*DATA SECTION*

## start

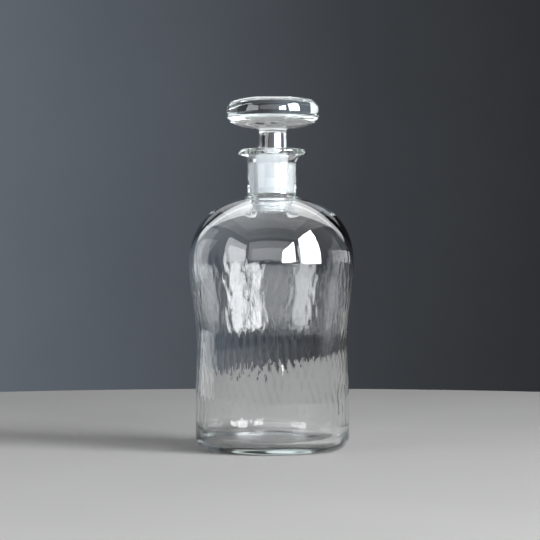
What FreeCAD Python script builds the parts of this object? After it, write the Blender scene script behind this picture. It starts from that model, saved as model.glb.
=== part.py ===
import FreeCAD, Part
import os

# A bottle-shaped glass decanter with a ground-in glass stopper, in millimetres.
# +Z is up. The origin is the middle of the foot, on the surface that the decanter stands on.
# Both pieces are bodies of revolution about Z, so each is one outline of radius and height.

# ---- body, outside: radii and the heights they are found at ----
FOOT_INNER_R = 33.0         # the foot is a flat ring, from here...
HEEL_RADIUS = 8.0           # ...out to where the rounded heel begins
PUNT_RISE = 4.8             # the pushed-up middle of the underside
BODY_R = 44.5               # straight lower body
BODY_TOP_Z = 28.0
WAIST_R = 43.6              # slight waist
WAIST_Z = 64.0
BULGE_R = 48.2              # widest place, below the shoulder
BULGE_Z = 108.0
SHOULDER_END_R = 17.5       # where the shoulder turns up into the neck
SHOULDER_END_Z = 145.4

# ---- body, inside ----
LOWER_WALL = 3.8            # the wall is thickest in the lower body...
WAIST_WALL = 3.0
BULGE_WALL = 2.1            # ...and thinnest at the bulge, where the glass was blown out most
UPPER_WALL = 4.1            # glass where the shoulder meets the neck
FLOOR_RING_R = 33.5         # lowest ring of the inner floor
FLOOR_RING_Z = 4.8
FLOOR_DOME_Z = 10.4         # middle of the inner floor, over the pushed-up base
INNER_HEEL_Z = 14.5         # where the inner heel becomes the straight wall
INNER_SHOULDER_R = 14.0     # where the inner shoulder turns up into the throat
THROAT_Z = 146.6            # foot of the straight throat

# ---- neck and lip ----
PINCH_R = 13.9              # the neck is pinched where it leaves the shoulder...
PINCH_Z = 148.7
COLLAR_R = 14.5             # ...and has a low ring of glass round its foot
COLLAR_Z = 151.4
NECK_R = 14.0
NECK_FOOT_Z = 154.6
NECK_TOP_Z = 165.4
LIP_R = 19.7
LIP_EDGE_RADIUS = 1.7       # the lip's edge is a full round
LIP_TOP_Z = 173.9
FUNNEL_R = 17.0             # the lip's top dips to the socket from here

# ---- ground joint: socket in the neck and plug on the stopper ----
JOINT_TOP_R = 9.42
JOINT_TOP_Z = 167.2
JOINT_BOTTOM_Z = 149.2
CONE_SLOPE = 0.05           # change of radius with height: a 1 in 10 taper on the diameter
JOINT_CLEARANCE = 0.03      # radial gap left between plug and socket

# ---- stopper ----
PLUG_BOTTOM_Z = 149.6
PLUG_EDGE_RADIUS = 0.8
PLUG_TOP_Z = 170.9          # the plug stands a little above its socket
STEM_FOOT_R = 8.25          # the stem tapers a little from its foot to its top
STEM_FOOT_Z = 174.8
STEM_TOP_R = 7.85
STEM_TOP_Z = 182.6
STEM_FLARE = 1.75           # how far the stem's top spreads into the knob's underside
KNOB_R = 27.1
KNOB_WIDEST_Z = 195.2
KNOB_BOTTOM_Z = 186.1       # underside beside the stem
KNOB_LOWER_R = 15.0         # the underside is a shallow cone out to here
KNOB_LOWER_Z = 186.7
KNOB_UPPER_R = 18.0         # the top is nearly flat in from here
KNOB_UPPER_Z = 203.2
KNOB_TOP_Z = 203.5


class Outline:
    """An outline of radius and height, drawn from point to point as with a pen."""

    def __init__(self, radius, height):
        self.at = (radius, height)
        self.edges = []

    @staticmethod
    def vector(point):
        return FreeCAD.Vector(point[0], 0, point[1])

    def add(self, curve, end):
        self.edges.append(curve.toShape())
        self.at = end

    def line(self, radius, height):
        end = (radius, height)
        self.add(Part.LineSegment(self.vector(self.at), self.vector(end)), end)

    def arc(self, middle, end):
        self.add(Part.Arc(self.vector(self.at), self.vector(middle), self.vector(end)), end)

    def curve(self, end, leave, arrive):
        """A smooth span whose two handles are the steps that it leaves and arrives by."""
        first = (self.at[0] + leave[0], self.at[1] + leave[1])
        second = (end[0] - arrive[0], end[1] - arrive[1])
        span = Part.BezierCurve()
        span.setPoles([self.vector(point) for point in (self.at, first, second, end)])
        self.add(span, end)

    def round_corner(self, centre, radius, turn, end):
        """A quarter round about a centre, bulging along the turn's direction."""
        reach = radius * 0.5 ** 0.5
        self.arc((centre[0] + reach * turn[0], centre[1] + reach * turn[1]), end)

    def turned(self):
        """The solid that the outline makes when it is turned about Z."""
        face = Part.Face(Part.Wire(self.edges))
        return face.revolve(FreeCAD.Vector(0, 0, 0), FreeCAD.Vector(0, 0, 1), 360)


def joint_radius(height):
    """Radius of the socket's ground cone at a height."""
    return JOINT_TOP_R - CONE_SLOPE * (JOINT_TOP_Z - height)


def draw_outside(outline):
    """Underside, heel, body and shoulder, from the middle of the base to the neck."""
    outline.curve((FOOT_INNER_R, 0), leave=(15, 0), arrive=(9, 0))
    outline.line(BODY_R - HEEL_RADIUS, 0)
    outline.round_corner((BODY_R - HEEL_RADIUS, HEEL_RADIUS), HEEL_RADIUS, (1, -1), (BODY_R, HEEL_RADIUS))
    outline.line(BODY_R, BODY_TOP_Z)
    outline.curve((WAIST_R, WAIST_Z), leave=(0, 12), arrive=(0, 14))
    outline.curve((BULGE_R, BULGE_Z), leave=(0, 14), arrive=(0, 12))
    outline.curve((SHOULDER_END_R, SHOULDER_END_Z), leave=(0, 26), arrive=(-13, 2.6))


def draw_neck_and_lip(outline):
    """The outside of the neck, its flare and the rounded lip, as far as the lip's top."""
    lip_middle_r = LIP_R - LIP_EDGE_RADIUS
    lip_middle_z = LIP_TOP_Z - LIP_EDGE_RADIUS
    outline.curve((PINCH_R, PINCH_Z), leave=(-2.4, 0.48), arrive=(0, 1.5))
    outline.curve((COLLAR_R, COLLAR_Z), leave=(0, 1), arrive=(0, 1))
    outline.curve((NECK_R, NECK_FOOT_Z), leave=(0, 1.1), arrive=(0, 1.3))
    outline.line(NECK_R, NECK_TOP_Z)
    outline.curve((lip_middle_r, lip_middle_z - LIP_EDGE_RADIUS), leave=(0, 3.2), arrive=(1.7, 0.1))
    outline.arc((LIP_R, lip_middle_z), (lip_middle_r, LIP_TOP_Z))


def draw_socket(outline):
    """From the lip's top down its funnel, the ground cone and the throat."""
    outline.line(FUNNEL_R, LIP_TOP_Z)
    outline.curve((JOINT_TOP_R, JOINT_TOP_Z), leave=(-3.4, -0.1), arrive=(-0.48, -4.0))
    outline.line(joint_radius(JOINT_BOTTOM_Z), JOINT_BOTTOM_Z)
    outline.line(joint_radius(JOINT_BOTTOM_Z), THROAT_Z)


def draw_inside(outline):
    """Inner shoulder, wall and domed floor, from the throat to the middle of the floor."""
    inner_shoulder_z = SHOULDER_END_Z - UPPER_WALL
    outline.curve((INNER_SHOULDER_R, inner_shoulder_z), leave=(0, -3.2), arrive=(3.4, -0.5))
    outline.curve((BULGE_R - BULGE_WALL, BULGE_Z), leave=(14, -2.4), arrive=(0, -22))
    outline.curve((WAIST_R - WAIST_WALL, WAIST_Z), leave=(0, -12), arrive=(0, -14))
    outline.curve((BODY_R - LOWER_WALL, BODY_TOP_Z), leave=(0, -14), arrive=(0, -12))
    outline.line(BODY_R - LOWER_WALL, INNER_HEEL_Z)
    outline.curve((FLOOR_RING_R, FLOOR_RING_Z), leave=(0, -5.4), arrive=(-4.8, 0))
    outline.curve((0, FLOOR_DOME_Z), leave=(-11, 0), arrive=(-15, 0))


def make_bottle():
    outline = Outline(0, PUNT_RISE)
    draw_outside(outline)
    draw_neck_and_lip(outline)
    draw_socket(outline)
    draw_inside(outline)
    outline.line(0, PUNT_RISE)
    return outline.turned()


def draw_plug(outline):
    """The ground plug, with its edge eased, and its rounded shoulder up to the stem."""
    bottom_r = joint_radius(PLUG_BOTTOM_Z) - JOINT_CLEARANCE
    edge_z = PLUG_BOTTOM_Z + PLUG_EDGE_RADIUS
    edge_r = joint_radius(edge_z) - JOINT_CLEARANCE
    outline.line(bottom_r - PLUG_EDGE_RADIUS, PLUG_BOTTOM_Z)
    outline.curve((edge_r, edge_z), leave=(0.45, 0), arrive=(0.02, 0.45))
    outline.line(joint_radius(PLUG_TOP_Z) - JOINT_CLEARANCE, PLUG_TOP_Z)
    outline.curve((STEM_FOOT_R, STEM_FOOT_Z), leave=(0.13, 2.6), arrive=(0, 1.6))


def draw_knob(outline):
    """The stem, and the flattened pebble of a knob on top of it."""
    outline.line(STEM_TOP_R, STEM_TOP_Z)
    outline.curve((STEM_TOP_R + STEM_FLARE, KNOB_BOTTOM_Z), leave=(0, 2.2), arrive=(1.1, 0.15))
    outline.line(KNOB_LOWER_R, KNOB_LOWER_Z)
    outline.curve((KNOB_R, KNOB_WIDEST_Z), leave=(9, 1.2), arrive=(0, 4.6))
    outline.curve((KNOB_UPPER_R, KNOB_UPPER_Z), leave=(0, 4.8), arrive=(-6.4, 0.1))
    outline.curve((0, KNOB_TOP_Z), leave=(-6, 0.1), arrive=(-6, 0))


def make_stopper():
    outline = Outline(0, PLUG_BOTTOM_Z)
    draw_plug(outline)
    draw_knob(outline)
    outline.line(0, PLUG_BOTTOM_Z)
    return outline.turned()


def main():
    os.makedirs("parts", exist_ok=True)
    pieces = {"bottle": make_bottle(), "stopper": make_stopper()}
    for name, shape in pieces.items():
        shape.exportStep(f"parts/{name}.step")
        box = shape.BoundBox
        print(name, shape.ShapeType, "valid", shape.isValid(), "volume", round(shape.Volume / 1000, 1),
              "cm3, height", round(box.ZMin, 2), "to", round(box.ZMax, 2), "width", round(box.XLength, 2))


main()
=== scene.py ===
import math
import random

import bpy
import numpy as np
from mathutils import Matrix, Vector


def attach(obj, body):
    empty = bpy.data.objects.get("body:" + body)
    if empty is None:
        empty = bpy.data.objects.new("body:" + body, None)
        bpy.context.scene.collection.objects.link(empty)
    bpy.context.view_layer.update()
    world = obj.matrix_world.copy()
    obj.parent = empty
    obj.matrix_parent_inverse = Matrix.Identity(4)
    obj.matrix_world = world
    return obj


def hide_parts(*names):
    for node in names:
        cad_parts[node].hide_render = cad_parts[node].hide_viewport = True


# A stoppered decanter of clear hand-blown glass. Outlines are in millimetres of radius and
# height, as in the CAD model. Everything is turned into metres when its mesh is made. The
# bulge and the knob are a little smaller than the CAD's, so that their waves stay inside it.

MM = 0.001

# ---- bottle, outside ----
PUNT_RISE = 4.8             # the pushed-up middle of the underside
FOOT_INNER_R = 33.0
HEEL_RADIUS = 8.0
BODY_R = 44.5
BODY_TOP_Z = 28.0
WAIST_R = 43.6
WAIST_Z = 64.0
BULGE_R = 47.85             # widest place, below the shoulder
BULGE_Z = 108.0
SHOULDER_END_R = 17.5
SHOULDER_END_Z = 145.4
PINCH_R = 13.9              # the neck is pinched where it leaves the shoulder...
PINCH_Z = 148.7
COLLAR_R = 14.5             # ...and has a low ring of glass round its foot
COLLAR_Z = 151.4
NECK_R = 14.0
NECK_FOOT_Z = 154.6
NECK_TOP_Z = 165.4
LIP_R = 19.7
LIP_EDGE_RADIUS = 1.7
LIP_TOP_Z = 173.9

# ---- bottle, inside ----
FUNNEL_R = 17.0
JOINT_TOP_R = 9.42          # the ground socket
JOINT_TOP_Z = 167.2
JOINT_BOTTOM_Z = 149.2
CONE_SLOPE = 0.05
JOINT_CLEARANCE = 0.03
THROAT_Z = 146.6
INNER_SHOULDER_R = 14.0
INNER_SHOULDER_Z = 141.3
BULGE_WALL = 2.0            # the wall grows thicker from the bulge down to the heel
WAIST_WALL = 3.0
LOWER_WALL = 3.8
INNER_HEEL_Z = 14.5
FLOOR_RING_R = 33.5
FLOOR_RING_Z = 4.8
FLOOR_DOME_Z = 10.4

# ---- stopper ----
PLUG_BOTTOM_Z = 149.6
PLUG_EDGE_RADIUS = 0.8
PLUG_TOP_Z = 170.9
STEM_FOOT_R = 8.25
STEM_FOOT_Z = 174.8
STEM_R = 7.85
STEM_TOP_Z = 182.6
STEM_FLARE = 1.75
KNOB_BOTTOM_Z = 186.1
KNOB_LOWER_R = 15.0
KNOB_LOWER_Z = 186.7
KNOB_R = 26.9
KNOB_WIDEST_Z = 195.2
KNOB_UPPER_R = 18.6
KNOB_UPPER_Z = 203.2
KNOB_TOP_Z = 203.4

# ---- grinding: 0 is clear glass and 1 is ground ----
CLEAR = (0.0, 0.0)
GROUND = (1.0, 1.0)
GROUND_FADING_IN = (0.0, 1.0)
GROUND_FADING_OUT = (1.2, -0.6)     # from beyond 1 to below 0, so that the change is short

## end

All lines above from the one containing "outline.line(0, PLUG_BOTTOM_Z)" to the one containing "# bulge and" must be repeated exactly, both lines included, and no others.

*ANSWER TO THIS PROBLEM*
    outline.line(0, PLUG_BOTTOM_Z)
    return outline.turned()


def main():
    os.makedirs("parts", exist_ok=True)
    pieces = {"bottle": make_bottle(), "stopper": make_stopper()}
    for name, shape in pieces.items():
        shape.exportStep(f"parts/{name}.step")
        box = shape.BoundBox
        print(name, shape.ShapeType, "valid", shape.isValid(), "volume", round(shape.Volume / 1000, 1),
              "cm3, height", round(box.ZMin, 2), "to", round(box.ZMax, 2), "width", round(box.XLength, 2))


main()
=== scene.py ===
import math
import random

import bpy
import numpy as np
from mathutils import Matrix, Vector


def attach(obj, body):
    empty = bpy.data.objects.get("body:" + body)
    if empty is None:
        empty = bpy.data.objects.new("body:" + body, None)
        bpy.context.scene.collection.objects.link(empty)
    bpy.context.view_layer.update()
    world = obj.matrix_world.copy()
    obj.parent = empty
    obj.matrix_parent_inverse = Matrix.Identity(4)
    obj.matrix_world = world
    return obj


def hide_parts(*names):
    for node in names:
        cad_parts[node].hide_render = cad_parts[node].hide_viewport = True


# A stoppered decanter of clear hand-blown glass. Outlines are in millimetres of radius and
# height, as in the CAD model. Everything is turned into metres when its mesh is made. The
# bulge and the knob are a little smaller than the CAD's, so that their waves stay inside it.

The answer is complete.